Money may not be able to buy you happiness, but an almost incomprehensible amount of money can apparently keep your people fed even in the event your neighbors all decide to start blockading you.


The Saudis are cutting oil production by 800,000 barrels per day in January, in an effort to boost global prices, and are planning an additional 100,000 bpd cut in February. Prices are back up to around $60/barrel, still well off the $80s/barrel level they hit in October but an improvement–for the Saudis at least–from the sub-$50/barrel point they hit last month.

The UN has granted Saudi national Rahaf Mohammed al-Qunun refugee status. She has been holed up in a hotel in Bangkok, refusing to return home because she renounced Islam and could face the death penalty in the kingdom.
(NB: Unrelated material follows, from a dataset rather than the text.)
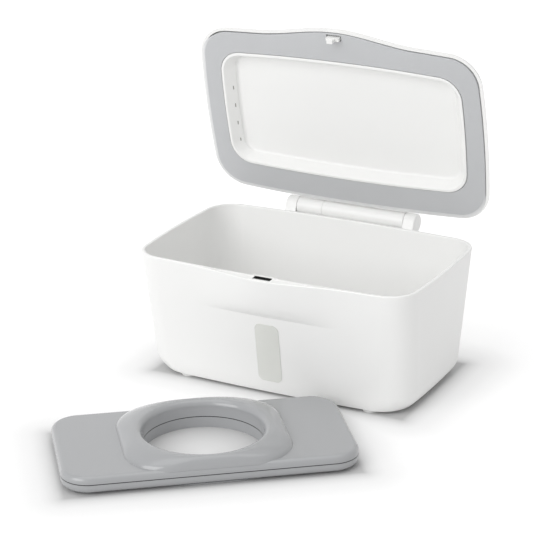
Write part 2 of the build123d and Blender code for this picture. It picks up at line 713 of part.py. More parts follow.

She’s requested asylum and the Australian government may accept her.


Iranian officials said on Wednesday that they did arrest US Navy veteran Michael White last summer, confirming reports that began to emerge earlier this week. Tehran has not said why White was detained though presumably it was over some sort of espionage charge. He’s the fourth confirmed US national in Iranian custody–a fifth, former FBI agent and CIA contract worker Robert Levinson, vanished in Iran in 2007 and there are suspicions that he’s also in Iranian custody though there’s been no new information on his whereabouts since 2011.